> **WHAT THE EXERCISE ASKS**: Transcribe all of the data exactly. Omit the pictures.

> **RAW DATA**:
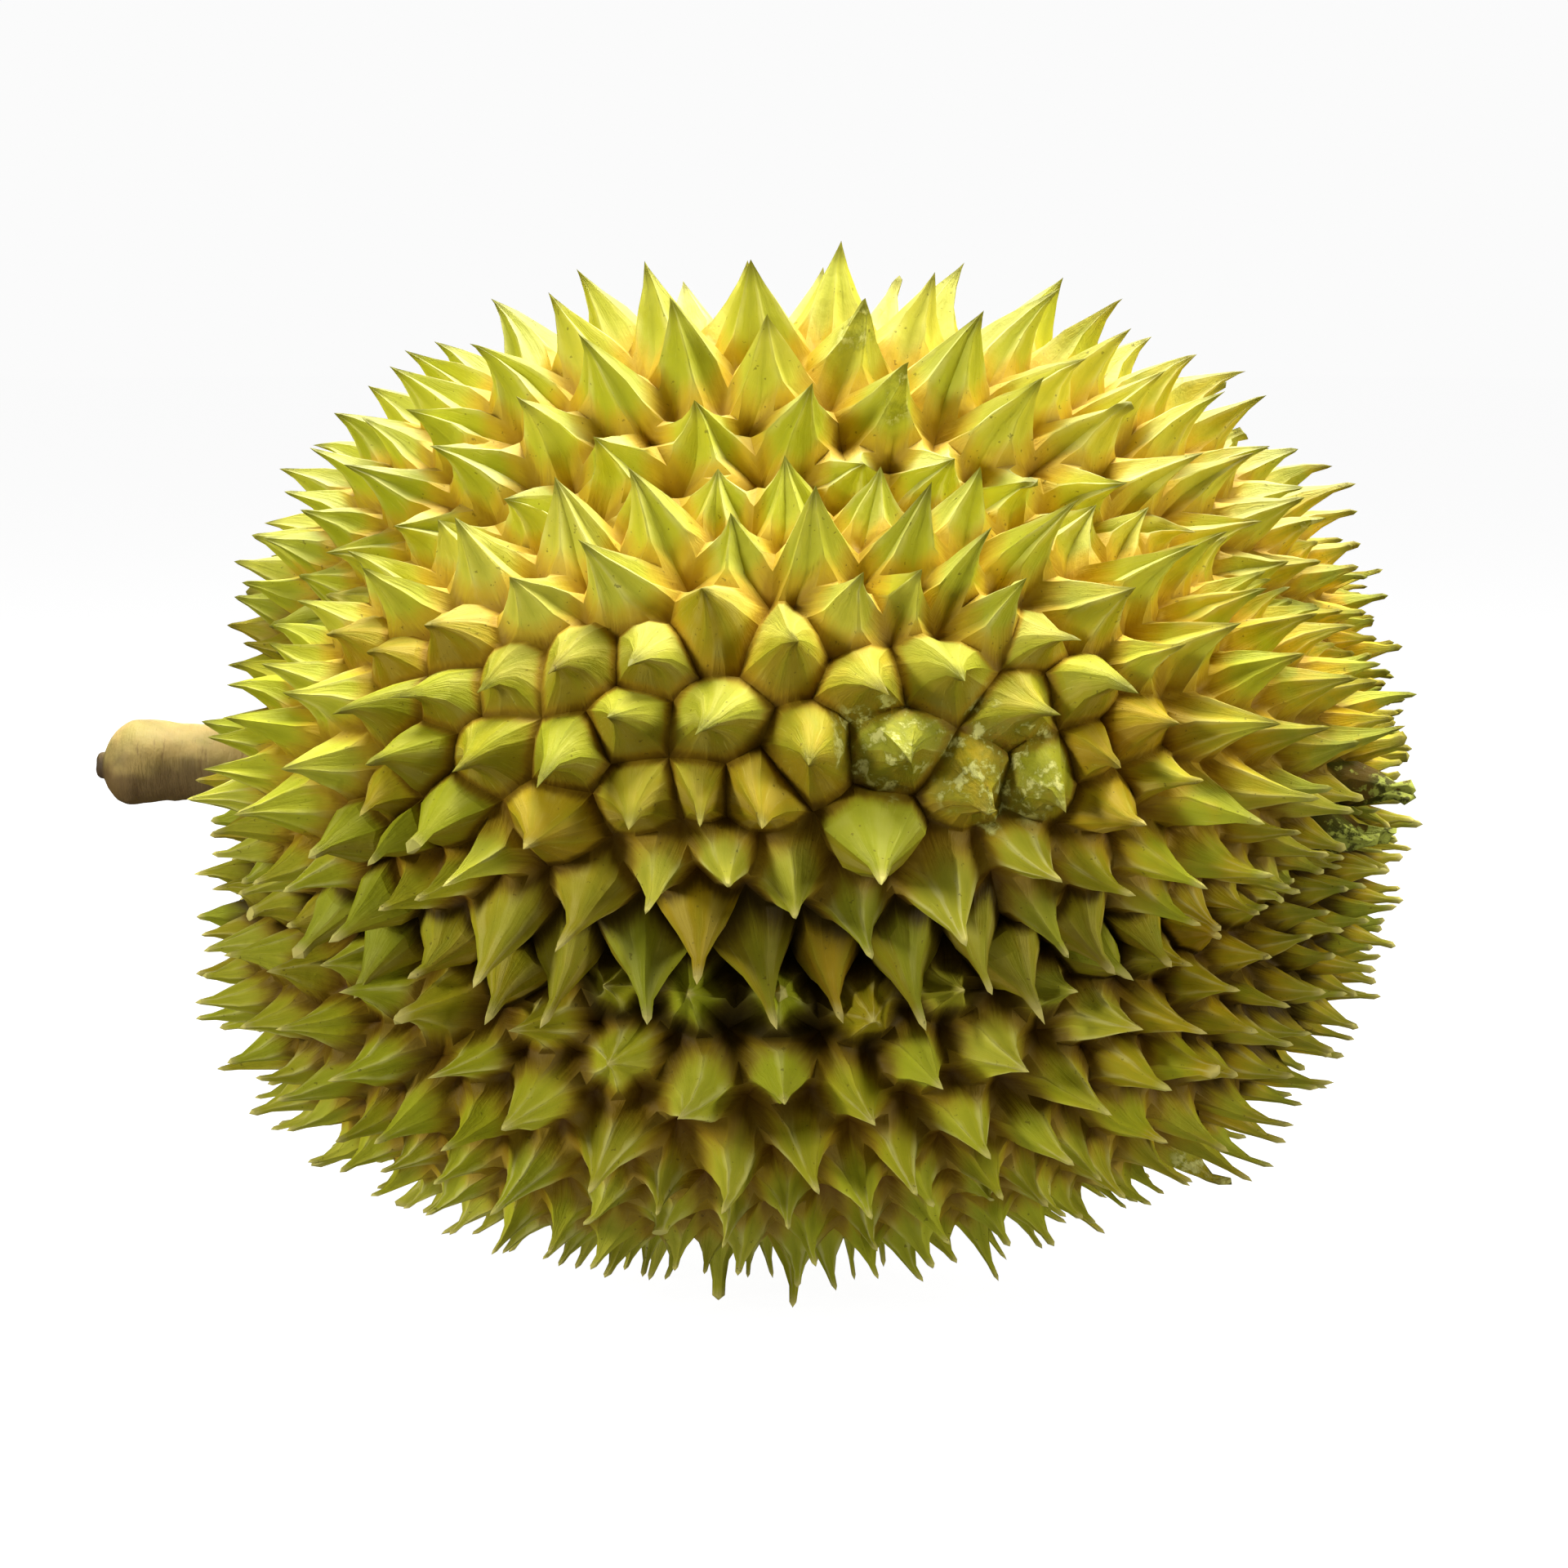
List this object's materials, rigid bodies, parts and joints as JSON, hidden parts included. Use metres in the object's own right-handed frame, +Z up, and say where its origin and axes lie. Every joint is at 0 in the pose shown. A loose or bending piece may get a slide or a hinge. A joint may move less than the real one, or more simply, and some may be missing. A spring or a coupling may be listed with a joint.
{
  "type": "durian",
  "caption": "Whole durian lying on its side, its lobed husk set all over with pyramid spines, and a stub of stalk at one end.",
  "frame": {"origin": "on the surface that the fruit lies on, under the middle of its outline seen from above", "axes": "+Z up, +X along the fruit from the stalk towards the blossom end, +Y to the far side"},
  "size_m": [0.258, 0.1968, 0.2031],
  "materials": {
    "husk": "waxy yellow-green rind",
    "stalk": "dry tan-brown stalk"
  },
  "bodies": {
    "root": {"husk": "husk", "stalk": "stalk"}
  },
  "joints": []
}
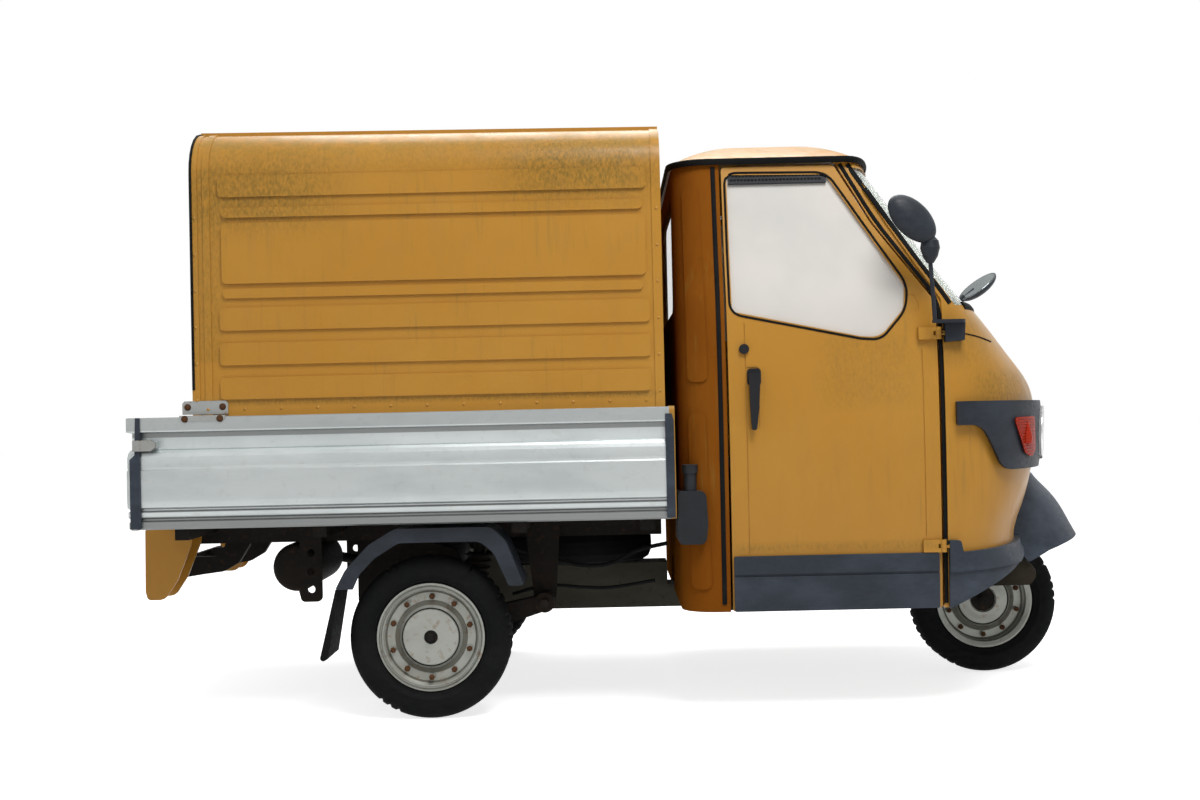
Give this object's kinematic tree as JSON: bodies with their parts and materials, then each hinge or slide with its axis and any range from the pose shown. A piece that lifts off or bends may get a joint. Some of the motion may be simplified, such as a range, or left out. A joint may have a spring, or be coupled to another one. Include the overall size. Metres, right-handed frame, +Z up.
{
  "type": "three-wheeled light cargo vehicle",
  "caption": "Auto rickshaw style three-wheeled pickup with closed cab, aluminium drop-side bed and ribbed box canopy; wheels, steering, doors, tailgate and hatch move.",
  "frame": {"origin": "on the ground under the middle of the vehicle's length and width", "axes": "+X forward, +Y to the vehicle's left, +Z up"},
  "size_m": [2.6524, 1.3767, 1.572],
  "materials": {
    "body_paint": "satin",
    "frame_paint": "matte",
    "glass": "gloss",
    "seat_cover": "matte",
    "grey_plastic": "matte",
    "black_plastic": "matte",
    "clear_lens": "gloss",
    "amber_lens": "gloss",
    "red_lens": "gloss",
    "engine_metal": "matte",
    "exhaust_steel": "matte",
    "aluminium": "satin",
    "bed_board": "satin",
    "tyre_rubber": "matte",
    "flap_rubber": "matte",
    "rim_silver": "satin"
  },
  "bodies": {
    "chassis": {"chassis_frame": "frame_paint", "chassis_rails": "frame_paint", "cross_members": "frame_paint", "outriggers": "frame_paint", "rear_guard": "frame_paint", "cab_floor": "body_paint", "cab_rear_wall": "body_paint", "cab_roof": "body_paint", "nose_panel": "body_paint", "windscreen": "glass", "rear_window": "glass", "seat_cushion": "seat_cover", "seat_back": "seat_cover", "dashboard": "black_plastic", "lamp_clusters": "grey_plastic", "headlamps": "clear_lens", "indicators": "amber_lens", "front_skirts": "grey_plastic", "front_mudguard": "grey_plastic", "mirrors": "black_plastic", "rear_right_arm": "frame_paint", "rear_left_arm": "frame_paint", "engine_block": "engine_metal", "silencer": "exhaust_steel", "spare_wheel": "tyre_rubber", "fuel_tank": "black_plastic", "rear_fenders": "grey_plastic", "mudflaps": "flap_rubber", "bed_floor": "bed_board", "bed_right_side": "aluminium", "bed_left_side": "aluminium", "bed_headboard": "body_paint", "canopy_shell": "body_paint", "tail_lamp_brackets": "body_paint", "tail_lamps": "red_lens"},
    "steering": {"front_fork": "frame_paint", "handlebar": "black_plastic"},
    "front_wheel": {"front_tyre": "tyre_rubber", "front_rim": "rim_silver"},
    "rear_right_wheel": {"rear_right_tyre": "tyre_rubber", "rear_right_rim": "rim_silver"},
    "rear_left_wheel": {"rear_left_tyre": "tyre_rubber", "rear_left_rim": "rim_silver"},
    "right_door": {"door_right_panel": "body_paint", "door_right_glass": "glass", "door_right_trim": "grey_plastic"},
    "left_door": {"door_left_panel": "body_paint", "door_left_glass": "glass", "door_left_trim": "grey_plastic"},
    "tailgate": {"tailgate": "aluminium"},
    "canopy_hatch": {"canopy_hatch": "body_paint"}
  },
  "joints": [
    {"name": "steering_turn", "type": "hinge", "parent": "chassis", "child": "steering", "pos_m": [1.043, 0, 0.215], "axis": [-0.342, 0, 0.9397], "range_deg": [-40, 40]},
    {"name": "front_wheel_spin", "type": "hinge", "parent": "steering", "child": "front_wheel", "pos_m": [1.05, 0, 0.215], "axis": [0, 1, 0], "continuous": true},
    {"name": "rear_right_wheel_spin", "type": "hinge", "parent": "chassis", "child": "rear_right_wheel", "pos_m": [-0.54, -0.51, 0.215], "axis": [0, 1, 0], "continuous": true},
    {"name": "rear_left_wheel_spin", "type": "hinge", "parent": "chassis", "child": "rear_left_wheel", "pos_m": [-0.54, 0.51, 0.215], "axis": [0, 1, 0], "continuous": true},
    {"name": "right_door_swing", "type": "hinge", "parent": "chassis", "child": "right_door", "pos_m": [0.8, -0.605, 0.7075], "axis": [0, 0, 1], "range_deg": [0, 65]},
    {"name": "left_door_swing", "type": "hinge", "parent": "chassis", "child": "left_door", "pos_m": [0.8, 0.605, 0.7075], "axis": [0, 0, -1], "range_deg": [0, 65]},
    {"name": "tailgate_drop", "type": "hinge", "parent": "chassis", "child": "tailgate", "pos_m": [-1.309, 0, 0.509], "axis": [0, -1, 0], "range_deg": [0, 90]},
    {"name": "canopy_hatch_lift", "type": "hinge", "parent": "chassis", "child": "canopy_hatch", "pos_m": [-1.148, 0, 1.5], "axis": [0, 1, 0], "range_deg": [0, 90]}
  ]
}
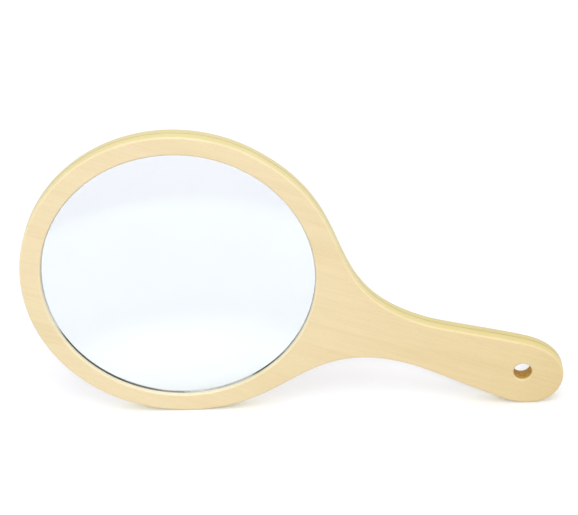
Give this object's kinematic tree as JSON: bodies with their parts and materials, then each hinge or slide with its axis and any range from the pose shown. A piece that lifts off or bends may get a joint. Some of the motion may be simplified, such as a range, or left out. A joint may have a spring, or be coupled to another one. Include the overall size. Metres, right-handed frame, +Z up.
{
  "type": "hand mirror",
  "caption": "Round hand mirror of pale wood: a glass disc set into a flat round head, and a flat waisted handle with a hanging hole.",
  "frame": {"origin": "middle of the footprint, at the floor that the mirror stands on edge upon", "axes": "+Z up; the glass faces -Y; the handle points towards +X and slopes down to the floor"},
  "size_m": [0.2984, 0.0102, 0.1721],
  "materials": {
    "wood": "clear satin lacquer on pale birch or basswood",
    "glue": "dried wood glue",
    "glass": "clear float glass with ground edges",
    "silver": "silvered",
    "paint": "dark protective paint",
    "tape": "solid white double-sided mounting tape"
  },
  "bodies": {
    "root": {"front_board": "wood", "back_board": "wood", "glue_line": "glue", "mirror_glass": "glass", "silver_coating": "silver", "backing_paint": "paint", "mounting_tape_right": "tape", "mounting_tape_top": "tape", "mounting_tape_left": "tape", "mounting_tape_bottom": "tape"}
  },
  "joints": []
}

> **SOLUTION FOR THIS EXERCISE**:
List this object's materials, rigid bodies, parts and joints as JSON, hidden parts included. Use metres in the object's own right-handed frame, +Z up, and say where its origin and axes lie. Every joint is at 0 in the pose shown. A loose or bending piece may get a slide or a hinge. A joint may move less than the real one, or more simply, and some may be missing. A spring or a coupling may be listed with a joint.
{
  "type": "durian",
  "caption": "Whole durian lying on its side, its lobed husk set all over with pyramid spines, and a stub of stalk at one end.",
  "frame": {"origin": "on the surface that the fruit lies on, under the middle of its outline seen from above", "axes": "+Z up, +X along the fruit from the stalk towards the blossom end, +Y to the far side"},
  "size_m": [0.258, 0.1968, 0.2031],
  "materials": {
    "husk": "waxy yellow-green rind",
    "stalk": "dry tan-brown stalk"
  },
  "bodies": {
    "root": {"husk": "husk", "stalk": "stalk"}
  },
  "joints": []
}
Give this object's kinematic tree as JSON: bodies with their parts and materials, then each hinge or slide with its axis and any range from the pose shown. A piece that lifts off or bends may get a joint. Some of the motion may be simplified, such as a range, or left out. A joint may have a spring, or be coupled to another one. Include the overall size. Metres, right-handed frame, +Z up.
{
  "type": "three-wheeled light cargo vehicle",
  "caption": "Auto rickshaw style three-wheeled pickup with closed cab, aluminium drop-side bed and ribbed box canopy; wheels, steering, doors, tailgate and hatch move.",
  "frame": {"origin": "on the ground under the middle of the vehicle's length and width", "axes": "+X forward, +Y to the vehicle's left, +Z up"},
  "size_m": [2.6524, 1.3767, 1.572],
  "materials": {
    "body_paint": "satin",
    "frame_paint": "matte",
    "glass": "gloss",
    "seat_cover": "matte",
    "grey_plastic": "matte",
    "black_plastic": "matte",
    "clear_lens": "gloss",
    "amber_lens": "gloss",
    "red_lens": "gloss",
    "engine_metal": "matte",
    "exhaust_steel": "matte",
    "aluminium": "satin",
    "bed_board": "satin",
    "tyre_rubber": "matte",
    "flap_rubber": "matte",
    "rim_silver": "satin"
  },
  "bodies": {
    "chassis": {"chassis_frame": "frame_paint", "chassis_rails": "frame_paint", "cross_members": "frame_paint", "outriggers": "frame_paint", "rear_guard": "frame_paint", "cab_floor": "body_paint", "cab_rear_wall": "body_paint", "cab_roof": "body_paint", "nose_panel": "body_paint", "windscreen": "glass", "rear_window": "glass", "seat_cushion": "seat_cover", "seat_back": "seat_cover", "dashboard": "black_plastic", "lamp_clusters": "grey_plastic", "headlamps": "clear_lens", "indicators": "amber_lens", "front_skirts": "grey_plastic", "front_mudguard": "grey_plastic", "mirrors": "black_plastic", "rear_right_arm": "frame_paint", "rear_left_arm": "frame_paint", "engine_block": "engine_metal", "silencer": "exhaust_steel", "spare_wheel": "tyre_rubber", "fuel_tank": "black_plastic", "rear_fenders": "grey_plastic", "mudflaps": "flap_rubber", "bed_floor": "bed_board", "bed_right_side": "aluminium", "bed_left_side": "aluminium", "bed_headboard": "body_paint", "canopy_shell": "body_paint", "tail_lamp_brackets": "body_paint", "tail_lamps": "red_lens"},
    "steering": {"front_fork": "frame_paint", "handlebar": "black_plastic"},
    "front_wheel": {"front_tyre": "tyre_rubber", "front_rim": "rim_silver"},
    "rear_right_wheel": {"rear_right_tyre": "tyre_rubber", "rear_right_rim": "rim_silver"},
    "rear_left_wheel": {"rear_left_tyre": "tyre_rubber", "rear_left_rim": "rim_silver"},
    "right_door": {"door_right_panel": "body_paint", "door_right_glass": "glass", "door_right_trim": "grey_plastic"},
    "left_door": {"door_left_panel": "body_paint", "door_left_glass": "glass", "door_left_trim": "grey_plastic"},
    "tailgate": {"tailgate": "aluminium"},
    "canopy_hatch": {"canopy_hatch": "body_paint"}
  },
  "joints": [
    {"name": "steering_turn", "type": "hinge", "parent": "chassis", "child": "steering", "pos_m": [1.043, 0, 0.215], "axis": [-0.342, 0, 0.9397], "range_deg": [-40, 40]},
    {"name": "front_wheel_spin", "type": "hinge", "parent": "steering", "child": "front_wheel", "pos_m": [1.05, 0, 0.215], "axis": [0, 1, 0], "continuous": true},
    {"name": "rear_right_wheel_spin", "type": "hinge", "parent": "chassis", "child": "rear_right_wheel", "pos_m": [-0.54, -0.51, 0.215], "axis": [0, 1, 0], "continuous": true},
    {"name": "rear_left_wheel_spin", "type": "hinge", "parent": "chassis", "child": "rear_left_wheel", "pos_m": [-0.54, 0.51, 0.215], "axis": [0, 1, 0], "continuous": true},
    {"name": "right_door_swing", "type": "hinge", "parent": "chassis", "child": "right_door", "pos_m": [0.8, -0.605, 0.7075], "axis": [0, 0, 1], "range_deg": [0, 65]},
    {"name": "left_door_swing", "type": "hinge", "parent": "chassis", "child": "left_door", "pos_m": [0.8, 0.605, 0.7075], "axis": [0, 0, -1], "range_deg": [0, 65]},
    {"name": "tailgate_drop", "type": "hinge", "parent": "chassis", "child": "tailgate", "pos_m": [-1.309, 0, 0.509], "axis": [0, -1, 0], "range_deg": [0, 90]},
    {"name": "canopy_hatch_lift", "type": "hinge", "parent": "chassis", "child": "canopy_hatch", "pos_m": [-1.148, 0, 1.5], "axis": [0, 1, 0], "range_deg": [0, 90]}
  ]
}
Give this object's kinematic tree as JSON: bodies with their parts and materials, then each hinge or slide with its axis and any range from the pose shown. A piece that lifts off or bends may get a joint. Some of the motion may be simplified, such as a range, or left out. A joint may have a spring, or be coupled to another one. Include the overall size. Metres, right-handed frame, +Z up.
{
  "type": "hand mirror",
  "caption": "Round hand mirror of pale wood: a glass disc set into a flat round head, and a flat waisted handle with a hanging hole.",
  "frame": {"origin": "middle of the footprint, at the floor that the mirror stands on edge upon", "axes": "+Z up; the glass faces -Y; the handle points towards +X and slopes down to the floor"},
  "size_m": [0.2984, 0.0102, 0.1721],
  "materials": {
    "wood": "clear satin lacquer on pale birch or basswood",
    "glue": "dried wood glue",
    "glass": "clear float glass with ground edges",
    "silver": "silvered",
    "paint": "dark protective paint",
    "tape": "solid white double-sided mounting tape"
  },
  "bodies": {
    "root": {"front_board": "wood", "back_board": "wood", "glue_line": "glue", "mirror_glass": "glass", "silver_coating": "silver", "backing_paint": "paint", "mounting_tape_right": "tape", "mounting_tape_top": "tape", "mounting_tape_left": "tape", "mounting_tape_bottom": "tape"}
  },
  "joints": []
}